The report suggests that insurance should not merely be a financial transaction but a catalyst for behavioural change. If a homeowner receives a lower premium for installing fire-resistant roofing or implementing water-shunting systems, the entire community’s risk profile improves. This holistic approach moves the needle from “indemnity” to “resilience,” ensuring that when the next disaster strikes, the physical and economic damage is inherently minimised before the first claim is even filed.

Navigating Policy and Global Scale

Hélène Schernberg, Director of Public Policy and Regulation, suggests that policymakers must adopt a more structured, analytical approach to scheme design. This involves a three-pronged strategy:

  1. A rigorous assessment of the specific protection gaps within a region to identify who is truly at risk and where capital is most needed.

  2. Prioritising risk-reduction investments, such as sea walls, improved drainage, or reinforced power grids, before committing to state-funded insurance.

  3. Defining “risk appetite” by explicitly stating the maximum loss a government is willing to absorb before private or international reinsurance must take over the burden.

The stakes are remarkably high for the global economy. The Geneva Association represents member companies headquartered in 26 countries, collectively managing an eye-watering $21 trillion in assets and providing protection to approximately 2.6 billion people. As these organisations oversee a significant portion of global capital, their ability to integrate risk reduction into insurance frameworks is not merely a matter of corporate strategy—it is a fundamental requirement for global economic stability.
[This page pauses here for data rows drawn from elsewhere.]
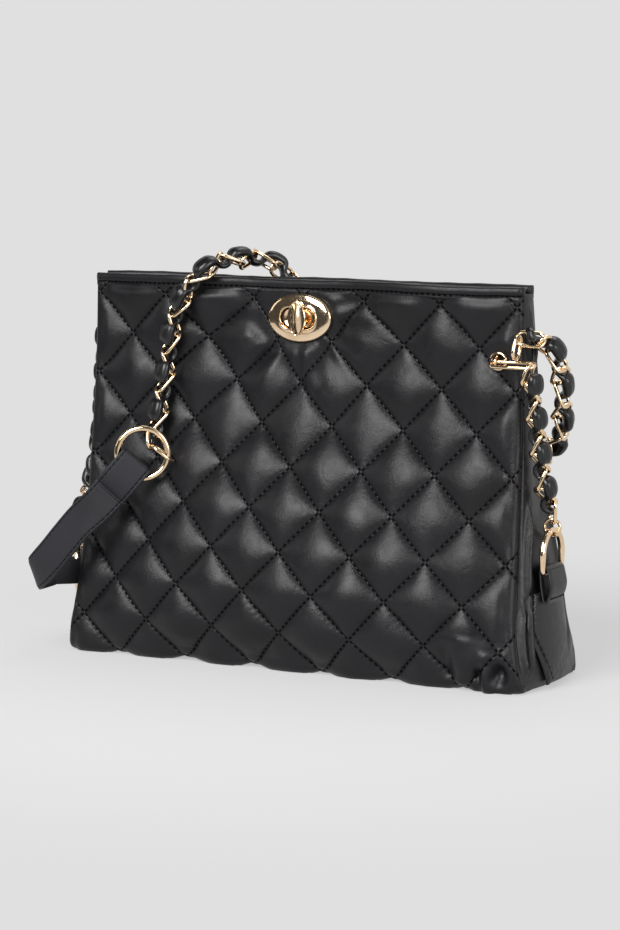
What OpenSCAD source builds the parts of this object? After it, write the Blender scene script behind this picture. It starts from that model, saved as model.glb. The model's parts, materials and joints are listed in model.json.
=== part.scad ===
// Small quilted shoulder bag with a chain strap, a turn lock, side tabs and D-rings.
// Frame: origin at the centre of the base on the floor, +X to the right, +Z up, front at -Y.

/* [Bag body] */
// Height of the rim above the floor
body_h = 190; // [150:1:240]
// Width of the base, seam to seam
base_w = 250; // [200:1:300]
// Width of the mouth, seam to seam
mouth_w = 234; // [190:1:290]
// Depth of the body at its fullest, in the middle of the panels
belly_d = 88; // [60:1:110]
// Depth of the body at the side seams, near the base
seam_d = 72; // [50:1:90]
// Width of half a quilt diamond
quilt_w = 19.1; // [15:0.1:30]
// Height of half a quilt diamond
quilt_h = 20; // [15:0.1:30]
// How far a diamond's middle stands out, and its seams lie in
quilt_lift = 1.5; // [0.5:0.1:2]
// How far each half of the mouth bows open beside the lock
mouth_swell = 6; // [2:0.5:12]
// How far the mouth slumps to the left of the base
lean_x = 3; // [0:0.5:8]
// How far the mouth slumps in front of the base
lean_y = 5; // [0:0.5:10]
// Outward bow of the side gussets
gusset_bow = 6.5; // [2:0.5:12]

/* [Leather and board] */
// Thickness of the quilted panels
panel_t = 3.6; // [2:0.1:6]
// Thickness of the gussets
gusset_t = 1.8; // [1:0.1:3]
// Thickness of the base panel
base_t = 4; // [3:0.1:6]
// Thickness of the lining
lining_t = 0.8; // [0.4:0.1:1.5]
// Thickness of the base board
board_t = 2; // [1:0.1:4]
// Height of the folded rim binding
rim_h = 5.2; // [3:0.1:10]
// Thickness of the side tab leather
tab_t = 1.6; // [1:0.1:3]

/* [Chain] */
// Greatest distance from one link joint to the next
link_pitch = 9.5; // [9.2:0.05:9.5]
// Length of a link over its ends
link_l = 13; // [13:0.1:14]
// Width of a link over its sides
link_w = 9; // [8:0.1:10]
// Thickness of the link wire
link_wire = 1.7; // [1.2:0.1:1.8]
// Width of the leather lace where it shows between links
lace_w = 6.2; // [4:0.1:7]
// Thickness of the leather lace
lace_t = 2.3; // [1.6:0.1:2.6]

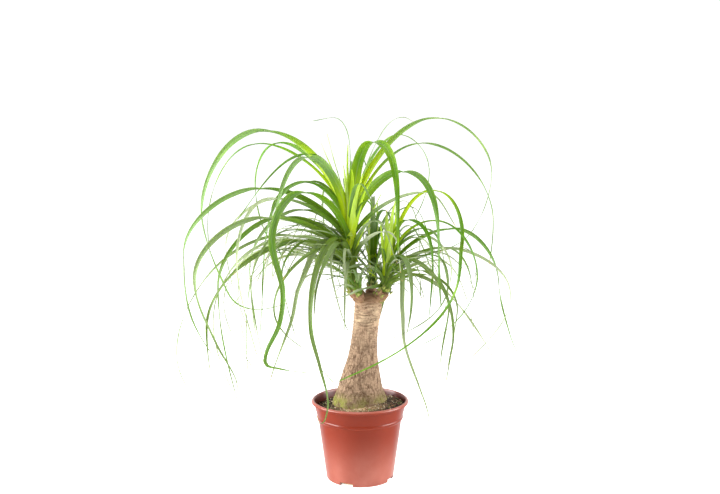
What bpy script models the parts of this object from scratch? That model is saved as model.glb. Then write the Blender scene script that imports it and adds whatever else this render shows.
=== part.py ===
"""Potted ponytail palm: a clay-coloured plastic pot, its potting soil, the swollen trunk
and four heads of long arching leaves.

Frame: the pot's axis is Z, the floor the pot stands on is Z = 0, the front is -Y.
"""
import math
import random

import bmesh
import bpy
import numpy as np
from mathutils import Matrix, Vector

MM = 0.001
GAP = 0.3                  # air between pieces that touch or stand in one another

# ---- pot (mm) ----
POT_HIGH = 144.0
LIP_R = 87.0               # outer radius of the rolled lip
LIP_DEEP = 6.0             # height of the lip's outer face
COLLAR_TOP_R = 82.0        # wall just under the lip
COLLAR_FOOT_R = 76.6       # wall just above the step
STEP_Z = 111.0
STEP_R = 74.9              # wall just under the step
FOOT_R = 60.0
WALL = 1.6
FLOOR = 2.0
POT_SIDES = 56

NOTCHES = 4
NOTCH_TURN = -24.0         # first notch, degrees from the front toward +X
NOTCH_WIDE = 25.0
NOTCH_HIGH = 6.5
NOTCH_INNER = 44.0         # how far in the pocket behind a notch starts
DRAIN_R = 3.5

# ---- soil (mm) ----
SOIL_EDGE_Z = 128.0
SOIL_CROWN_Z = 134.0
HEAP = 4.5                 # half of how much higher the soil is heaped at the front right
HEAP_TURN = -35.0
MOUTH_R = 52.6             # the hole round the trunk widens above its swollen foot
MOUTH_Z = 131.2

# ---- trunk (mm) ----
ROOT_R = 46.0
ROOT_Z = 96.0
TRUNK_SIDES = 26
# height, radius, centre's offset along X
TRUNK = (
    (132, 46, -1.5), (134, 50.5, -1.5), (142, 48, -1.2), (155, 44, -0.6), (170, 39.6, 0),
    (185, 35.4, 1), (200, 31.2, 2), (217, 27.4, 3.8), (235, 24.8, 5.6), (256, 23.3, 8),
    (279, 22.8, 10.8), (300, 23.8, 13), (316, 25.5, 15), (326, 24.5, 15.5),
    (333, 19.0, 16),
)

# ---- heads (mm): where the stem leaves the trunk, where its own piece starts, its top ----
HEADS = {
    "a": dict(root=(8, 0, 318), foot=(-12, -4, 345), top=(-21, -2, 446), radii=(12.5, 6)),
    "b": dict(root=(20, -3, 316), foot=(43, -10, 342), top=(57, -8, 404), radii=(12, 6)),
    "c": dict(root=(17, 8, 320), foot=(21, 18, 347), top=(26, 25, 398), radii=(9.5, 5)),
    "d": dict(root=(6, -12, 318), foot=(-2, -25, 340), top=(-6, -31, 360), radii=(7, 4.5)),
}
HEAD_NODE = {"a": "head_tall", "b": "head_right", "c": "head_back", "d": "head_low"}

# ---- leaves ----
# azimuth (degrees, 0 = +X, 90 = away from the front), then out and up (mm) of the crest, of
# the farthest reach (0, 0 where the leaf never turns back) and of the tip, the width (mm) and
# how far the azimuth swings on the way to the tip (degrees); an upright leaf has no crest.
# Pairs after that are spots (out, up) that the tail passes before it reaches the tip.
LEAVES = {
    "a": (
        (186, 152, 623, 260, 480, 112, 320, 22, 0, (250, 424), (231, 370), (208, 324), (170, 309)),
        (165, 170, 600, 275, 455, 268, 383, 7, 0),
        (155, 150, 600, 219, 505, 154, 389, 12, 0, (203, 434)),
        (200, 90, 585, 0, 0, 225, 480, 7, 0),
        (192, 160, 525, 292, 410, 244, 223, 12, 0, (284, 304)),
        (212, 175, 480, 297, 385, 233, 186, 13, 0, (265, 280), (233, 212)),
        (232, 115, 580, 0, 0, 216, 445, 17, 0),
        (238, 148, 524, 228, 450, 140, 228, 15, 0, (209, 372), (226, 322), (275, 274), (240, 254)),
        (205, 145, 510, 215, 395, 185, 240, 8, 0),
        (196, 75, 465, 0, 0, 130, 455, 6, 0),
        (178, 115, 440, 315, 225, 285, 140, 8, 0),
        (205, 105, 435, 265, 295, 260, 215, 14, 0),
        (172, 120, 430, 255, 280, 195, 90, 9, 0),
        (150, 165, 405, 290, 290, 215, 165, 9, 0),
        (230, 80, 425, 190, 345, 115, 255, 9, 0),
        (160, 110, 400, 0, 0, 240, 290, 8, 0),
        (226, 60, 436, 0, 0, 178, 205, 14, 0, (122, 366), (139, 304)),
        (235, 45, 440, 131, 300, 123, 143, 14, 0, (110, 226), (86, 162), (94, 131), (112, 126)),
        (240, 52, 434, 0, 0, 128, 315, 13, 0),
        (150, 45, 646, 0, 0, 85, 644, 7, 0),
        (8, 150, 645, 254, 545, 150, 410, 12, 0, (217, 444)),
        (20, 135, 648, 0, 0, 160, 640, 7, 0),
        (350, 125, 602, 245, 475, 233, 388, 7, 0),
        (310, 60, 605, 0, 0, 120, 425, 22, 0),
        (325, 105, 555, 0, 0, 185, 335, 17, 0),
        (335, 140, 520, 0, 0, 195, 465, 8, 0),
        (26, 128, 630, 200, 566, 160, 470, 11, 0, (186, 514)),
        (258, 22, 400, 0, 0, 70, 280, 9, 0),
        (235, 50, 422, 78, 350, 74, 292, 6, 27, (80, 318), (78, 286)),
    ),
    "b": (
        (0, 78, 520, 135, 430, 128, 218, 8, -150, (152, 340), (150, 262), (130, 208), (126, 200)),
        (345, 85, 470, 164, 375, 44, 235, 9, -20, (128, 295)),
        (10, 120, 450, 205, 350, 255, 212, 9, 0, (228, 258)),
        (355, 105, 420, 220, 335, 155, 225, 8, 0),
        (345, 85, 410, 120, 350, 60, 265, 8, -70),
        (340, 40, 375, 0, 0, 205, 215, 9, 0),
        (320, 40, 405, 152, 280, 139, 201, 11, 0),
        (305, 40, 410, 0, 0, 62, 270, 14, 0),
        (300, 40, 395, 0, 0, 124, 128, 11, 0, (61, 312), (64, 262), (103, 190), (130, 144)),
        (330, 40, 470, 0, 0, 90, 300, 9, 0),
        (216, 60, 352, 0, 0, 130, 342, 8, 0),
        (208, 45, 392, 0, 0, 95, 380, 11, 0),
    ),
    "c": (
        (85, 25, 505, 0, 0, 60, 455, 12, 0),
        (60, 30, 495, 0, 0, 65, 430, 12, 0),
        (62, 46, 405, 70, 345, 62, 228, 12, 25),
    ),
    "d": (
        (190, 30, 372, 0, 0, 60, 368, 8, 0),
    ),
}


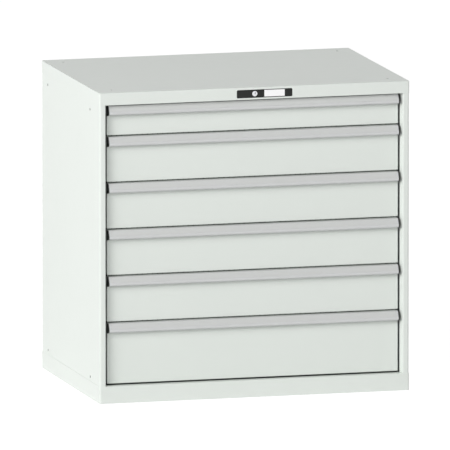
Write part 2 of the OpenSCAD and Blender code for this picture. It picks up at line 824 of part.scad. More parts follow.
// Plate with a fixing flange under the cover, behind or in front of the plate
module hanger(w, bottom, flange_side) {
    flange_d = 14;
    translate([-w / 2, 0, bottom]) cube([w, link_t, cover_under - bottom]);
    translate([-w / 2, flange_side > 0 ? 0 : link_t - flange_d, cover_under - link_t])
        cube([w, flange_d, link_t]);
}

module spindle_bearing() {
    w = 34;
    foot = 12;
    difference() {
        hanger(w, lock_z - foot, -1);
        translate([0, -past, lock_z]) bar_y(spindle_r + core_play, link_t + 2 * past);
    }
}

// The crank's hanger with its pivot pin and the collar that keeps the crank on it
module crank_bearing() {
    w = 24;
    foot = 10;
    collar_rim = 2;
    collar_l = 1.5;
    hanger_y = link_back + link_end_gap;
    collar_y = link_y - link_end_gap - collar_l;
    translate([pivot_x, 0, 0]) {
        translate([0, hanger_y, 0]) hanger(w, pivot_z - foot, 1);
        translate([0, collar_y + collar_l, pivot_z]) bar_y(pivot_r, hanger_y - collar_y - collar_l);
        translate([0, collar_y, pivot_z]) bar_y(pivot_r + collar_rim, collar_l);
    }
}

// A block on the side panel in which the lock bar slides, above drawer n's catch
module bar_guide(n) {
    h = 12;
    wall = 3.5;
    play = 0.5;
    room_above_catch = 8;
    bottom = place_bottom(n) + catch_lift + 2 * catch_h + room_above_catch;
    passage = [lock_bar_w + 2 * play, link_t + 2 * play, h + 2 * past];
    passage_at = [lock_bar_x - passage[0] / 2, bar_y - play, bottom - past];
    difference() {
        translate([panel_in, passage_at[1] - wall, bottom])
            cube([passage_at[0] + passage[0] + wall - panel_in, passage[1] + 2 * wall, h]);
        translate(passage_at) cube(passage);
    }
}

module lock_brackets() {
    color("#9da1a1") {
        on_middle() translate([0, link_y - link_gap - link_t, 0]) spindle_bearing();
        on_right() crank_bearing();
        on_right() for (n = [2:2:len(drawer_heights)]) bar_guide(n);
    }
}

// ---------------------------------------------------------------- the cabinet

base_frame();
side_left();
side_right();
back_panel();
top_cover();
on_left() upright(upright_front_y);  // upright_front_left
on_right() upright(upright_front_y);  // upright_front_right
on_left() upright(upright_rear_y);  // upright_rear_left
on_right() upright(upright_rear_y);  // upright_rear_right
lock_plate();
lock_card();
lock_brackets();
housing_screws();
lock_core();
lock_cam();
cross_bar();
bell_crank();
lock_bar();
for (n = drawers) {
    runners(n);
    carriages(n);
    tray(n);
    drawer_front(n);
    grip(n);
    caps(n);
    label_strip(n);
}
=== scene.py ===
import json
import math
from contextlib import contextmanager

import bmesh
import bpy
from bpy.props import FloatProperty, FloatVectorProperty, PointerProperty
from mathutils import Matrix, Vector

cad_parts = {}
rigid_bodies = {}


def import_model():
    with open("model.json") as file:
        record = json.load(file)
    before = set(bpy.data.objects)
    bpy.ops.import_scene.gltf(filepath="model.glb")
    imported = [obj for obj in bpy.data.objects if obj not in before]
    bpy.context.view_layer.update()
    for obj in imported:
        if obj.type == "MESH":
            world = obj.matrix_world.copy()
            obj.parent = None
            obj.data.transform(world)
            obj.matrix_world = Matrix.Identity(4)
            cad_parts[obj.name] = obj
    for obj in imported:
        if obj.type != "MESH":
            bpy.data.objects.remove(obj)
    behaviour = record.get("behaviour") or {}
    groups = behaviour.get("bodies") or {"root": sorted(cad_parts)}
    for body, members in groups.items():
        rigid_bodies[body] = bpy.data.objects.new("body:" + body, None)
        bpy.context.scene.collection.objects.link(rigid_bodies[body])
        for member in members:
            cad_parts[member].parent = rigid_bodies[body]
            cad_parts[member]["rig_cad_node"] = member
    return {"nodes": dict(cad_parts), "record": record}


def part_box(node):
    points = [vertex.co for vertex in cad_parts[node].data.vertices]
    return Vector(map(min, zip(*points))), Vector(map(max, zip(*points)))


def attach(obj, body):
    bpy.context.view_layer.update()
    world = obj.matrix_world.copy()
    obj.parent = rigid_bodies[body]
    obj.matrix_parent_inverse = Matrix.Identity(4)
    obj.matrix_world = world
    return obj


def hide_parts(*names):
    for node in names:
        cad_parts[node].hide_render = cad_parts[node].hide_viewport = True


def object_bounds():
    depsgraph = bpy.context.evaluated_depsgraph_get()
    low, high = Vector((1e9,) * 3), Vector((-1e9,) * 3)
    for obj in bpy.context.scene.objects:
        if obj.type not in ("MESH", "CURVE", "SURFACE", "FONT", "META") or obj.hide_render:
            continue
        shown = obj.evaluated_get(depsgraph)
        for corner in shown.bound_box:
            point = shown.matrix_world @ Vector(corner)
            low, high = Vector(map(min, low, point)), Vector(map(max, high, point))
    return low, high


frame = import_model()
CAD_BOX = [Vector(corner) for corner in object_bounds()]

bl_info = {
    "name": "Workshop drawer cabinet",
    "version": (1, 0, 0),
    "blender": (4, 5, 0),
    "location": "3D View > Sidebar > Cabinet",
    "description": "Fronts, grips, trays, lock, finishes and studio for a workshop drawer cabinet",
    "category": "Add Mesh",
}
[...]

Ultimately, the report serves as a stark reminder: as the climate and technological landscapes shift, the “public-private” handshake must tighten. Only by fostering a culture of proactive resilience can we ensure that disaster coverage remains both affordable for the citizen and sustainable for the state. Moving forward, the focus must be on building a world that is less likely to break, rather than just one that is insured when it inevitably does.